The Trump administration’s ambitions don’t stop at Venezuela. According to CNN, the White House is turning up the heat on leaders in Brazil, Panama, and Colombia, and recently played a pivotal role in Argentina’s midterm elections. Trump’s endorsed candidate, Javier Milei, secured a big win, bolstered by a $20 billion U.S. bailout offer. “BIG WIN in Argentina for Javier Milei, a wonderful Trump Endorsed Candidate! He’s making us all look good. Congratulations Javier!” Trump crowed on Truth Social.
Meanwhile, the administration is seeking to counter Chinese influence in the region, with Secretary of State Marco Rubio writing on X, “The United States is committed to countering China’s corrupt influence in Central America.” The stakes, it seems, extend far beyond Venezuela’s borders.
For many Venezuelans, the prospect of U.S. intervention is fraught with uncertainty.
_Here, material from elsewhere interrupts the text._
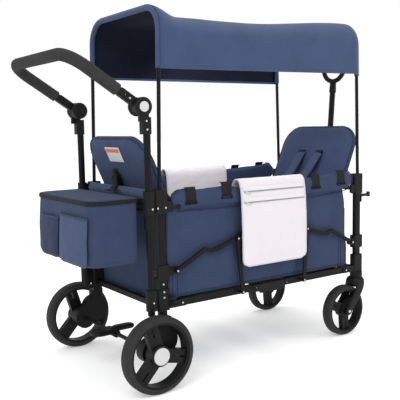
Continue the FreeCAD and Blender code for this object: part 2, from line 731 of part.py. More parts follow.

Opposition leader Maria Corina Machado, who claims her party won last year’s election by a landslide—a result not recognized by the Maduro government—told Fox News, “It was Maduro who declared a war on us Venezuelans after we won by the landslide in the presidential election last year. Maduro is the one who started the war. President Trump is stopping the war.”
Yet, as the U.S. military presence intensifies and the rhetoric on both sides grows more heated, the risk of miscalculation, escalation, or unintended consequences looms large. The world is watching closely as the Caribbean becomes the latest flashpoint in a contest of power, principle, and ambition that could reshape the region for years to come.